La ley ayuda a ello, pero los medios de comunicación también. Ambos elementos, junto al brazo ejecutor de jueces parcializados o prevaricadores, son instrumentos presentes en el modus operandi del lawfare. Pero también lo son otros sectores del Estado, como la inteligencia y la policía, que participan en la guerra judicial aportando pruebas falsas, filtraciones, escuchas o montajes, realizadas de manera a veces clandestina en un trabajo sucio que, en el caso español, está claramente vinculado con las cloacas del Estado y la autodenominada policía patriótica comandada desde el Ministerio del Interior.
Que los líderes independentistas han sido víctimas de esta guerra sucia, lo confirma la Operación Catalunya. Que han sufrido sentencias motivadas políticamente, con un sustento legal bastante debatible, es asimismo un hecho. Como también es evidente que han sido juzgados bajo una lógica penal del enemigo, al ser caracterizados como “enemigos de España”. Esto cuadra perfectamente en la conceptualización bélica del adversario político, y la necesidad de su aniquilación o neutralización, propia del lawfare.

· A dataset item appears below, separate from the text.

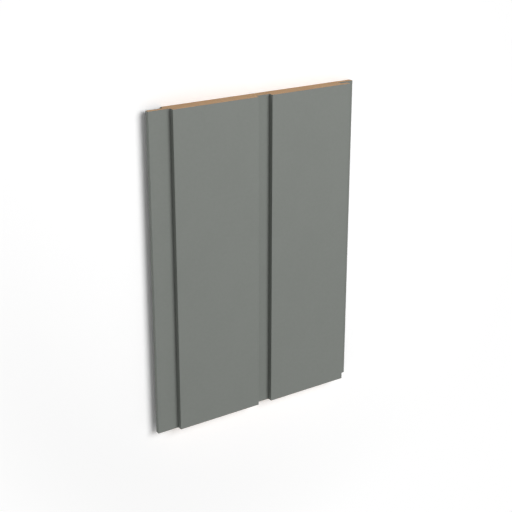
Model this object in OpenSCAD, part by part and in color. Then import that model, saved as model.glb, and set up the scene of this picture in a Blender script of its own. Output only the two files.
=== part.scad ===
// Grooved MDF wall panel with an interlocking side joint, lying on its back.
// X runs across the planks with the tongue at -X, Y along the grooves and Z out of the face.
// The origin is at the middle of the back.

/* [Board] */
// Length of the piece, along the grooves
panel_l = 374; // [100:1:3050]
// Thickness of the board
panel_t = 18; // [16:0.5:25]

/* [Face] */
// Number of raised planks across the panel
plank_count = 2; // [1:1:6]
// Width of each raised plank
plank_w = 108; // [40:1:160]
// Width of the flat recess beside each plank
recess_w = 18; // [8:1:30]
// Depth of the recesses below the plank faces
recess_d = 6; // [4:0.25:7]

/* [Joint] */
// Thickness of the tongue, whose front is level with the recesses
tongue_t = 5.5; // [4:0.25:6]
// How far the tongue enters the next panel's slot
tongue_in = 8; // [4:0.5:12]
// How far the back lip stands out beyond the front lip
back_lip_out = 13; // [4:0.5:20]
// Play between the tongue and each side of the slot
side_play = 0.25; // [0.1:0.05:0.5]
// Play ahead of the tongue in the slot, and ahead of the back lip in the rebate
end_play = 0.5; // [0.2:0.1:1]

/* [Edges] */
// Radius of the eased arrises along the panel
arris_r = 0.3; // [0.1:0.05:1]

/* [Hidden] */
$fn = 48;
paint_colour = [0.51, 0.525, 0.505];

// Places across the panel, from the tongue's end
tongue_w = tongue_in + recess_w;
plank_pitch = plank_w + recess_w;
face_w = tongue_in + plank_count * plank_pitch;
panel_w = face_w + back_lip_out;
rebate_w = tongue_in + back_lip_out + end_play;
slot_floor_x = face_w - tongue_in - end_play;

// Levels above the back face
recess_z = panel_t - recess_d;
tongue_back_z = recess_z - tongue_t;
slot_front_z = recess_z + side_play;
slot_back_z = tongue_back_z - side_play;

// How far a cutter starts outside the face that it cuts
cut_over = 0.1;

// One plank of the outline, with the recess floor's far corner unless it is the last
function plank_points(i) =
    let (left = tongue_w + i * plank_pitch, right = left + plank_w)
    [
        [left, recess_z],
        [left, panel_t],
        [right, panel_t],
        if (i < plank_count - 1) [right, recess_z],
    ];

// Clockwise from the foot of the rebate behind the tongue, X across and Y up from the back
section_points = [
    [rebate_w, 0],
    [rebate_w, tongue_back_z],
    [0, tongue_back_z],
    [0, recess_z],
    for (i = [0 : plank_count - 1]) each plank_points(i),
    [face_w, slot_front_z],
    [slot_floor_x, slot_front_z],
    [slot_floor_x, slot_back_z],
    [panel_w, slot_back_z],
    [panel_w, 0],
];

function unit(v) = v / norm(v);

// What an arc takes off an outer corner at the origin; inward points into the material
module corner_nick(inward, r) {
    side = r + cut_over;
    difference() {
        translate(inward * (r - side / 2))
            square(side, center = true);
        translate(inward * r)
            circle(r);
    }
}

// Clockwise outline of straight runs at right angles, its outer corners eased to arcs
module eased_outline(points, r) {
    count = len(points);
    difference() {
        polygon(points);
        for (i = [0 : count - 1]) {
            back = unit(points[(i + count - 1) % count] - points[i]);
            ahead = unit(points[(i + 1) % count] - points[i]);
            if (cross(back, ahead) > 0)
                translate(points[i])
                    corner_nick(back + ahead, r);
        }
    }
}

module wall_panel() {
    color(paint_colour)
        rotate([90, 0, 0])
            linear_extrude(panel_l, center = true)
                translate([-panel_w / 2, 0])
                    eased_outline(section_points, arris_r);
}

wall_panel();
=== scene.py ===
# Grooved MDF wall panel lying on its back: paint all over, with bare board on the two sawn ends
import math

import bpy
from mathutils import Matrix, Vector


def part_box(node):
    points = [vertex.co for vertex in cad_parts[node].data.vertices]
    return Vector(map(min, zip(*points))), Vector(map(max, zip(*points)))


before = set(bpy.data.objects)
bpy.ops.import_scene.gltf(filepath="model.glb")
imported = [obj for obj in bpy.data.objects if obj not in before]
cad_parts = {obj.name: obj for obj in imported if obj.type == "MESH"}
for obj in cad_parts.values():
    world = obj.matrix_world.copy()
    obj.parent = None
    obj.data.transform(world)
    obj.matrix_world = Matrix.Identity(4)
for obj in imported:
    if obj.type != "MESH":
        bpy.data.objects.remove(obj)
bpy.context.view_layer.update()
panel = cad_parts["wall_panel"]
panelLow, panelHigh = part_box("wall_panel")
print("frame loaded, panel size", [round(side, 4) for side in panelHigh - panelLow])


class Wire:
    # an output socket; arithmetic on it adds Math nodes to its tree
    def __init__(self, bench, socket):
        self.bench = bench
        self.socket = socket

    def math(self, operation, first, second=0.0):
        return self.bench.add("ShaderNodeMath", {"operation": operation}, {0: first, 1: second})

    def __add__(self, other):
        return self.math("ADD", self, other)

    def __radd__(self, other):
        return self.math("ADD", other, self)

    def __sub__(self, other):
        return self.math("SUBTRACT", self, other)

    def __rsub__(self, other):
        return self.math("SUBTRACT", other, self)

    def __mul__(self, other):
        return self.math("MULTIPLY", self, other)

    def __rmul__(self, other):
        return self.math("MULTIPLY", other, self)

    def __lt__(self, other):
        return self.math("LESS_THAN", self, other)

    def __gt__(self, other):
        return self.math("GREATER_THAN", self, other)

    def __abs__(self):
        return self.math("ABSOLUTE", self)

    def smaller(self, other):
        return self.math("MINIMUM", self, other)

    def ripple(self, pitch):   # a sine wave along a length
        return self.math("SINE", self * (2 * math.pi / pitch))

    def ramp(self, start, end):   # 0 at start, 1 at end, smooth between
        return self.bench.add("ShaderNodeMapRange", {"interpolation_type": "SMOOTHSTEP"},
                              {"Value": self, "From Min": start, "From Max": end})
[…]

La animadversión manifiesta hacia el independentismo catalán en la mayoría de medios de comunicación españoles, un elemento también imprescindible en el lawfare, ha estado asimismo presente a lo largo de todos estos años de procés. Seguramente, la visceralidad que podemos ver en las manifestaciones desatadas contra la amnistía en las últimas semanas, y el rechazo de amplios sectores sociales españoles a esta ley, se pueda explicar en gran parte por la acción de estos medios de comunicación.
Sorprende, en definitiva, que el poder judicial se convierta en negacionista del lawfare, minimizando las arbitrariedades judiciales que se han cometido contra el independentismo catalán y, también, contra los líderes de Podemos, que sirven como prueba de la guerra judicial que han padecido. Pero asombra todavía más que dicho poder acuse a quienes denuncian el lawfare en España de atacar “al Estado social y democrático de derecho” consagrado en la Constitución.
Estos días se ha llegado a leer, por parte de las asociaciones de jueces, que exigir que los jueces den explicaciones ante comisiones parlamentarias es una “intromisión en la independencia judicial y quiebra de la separación de poderes”. Una declaración que destila corporativismo y que pretende presentar como un ataque lo que no deja de ser más que una exigencia de la rendición de cuentas ante la sociedad. Quizás el poder judicial debería dejar de ponerse a la defensiva y comenzar a explicar por qué, pese a ser un poder público del Estado, considera que no debe ser escrutado como el resto de poderes. Plantear que fiscalizar su labor sea el fin del Estado de derecho, la ruptura de los equilibrios democráticos o un peligro para la democracia misma sólo demuestra que el poder judicial en España, en su papel de guardián de las esencias de la razón del Estado, se ha creído por encima del resto de poderes. Y esto sí que es un ataque al Estado social y democrático de derecho, aunque se realice en nombre de la ley.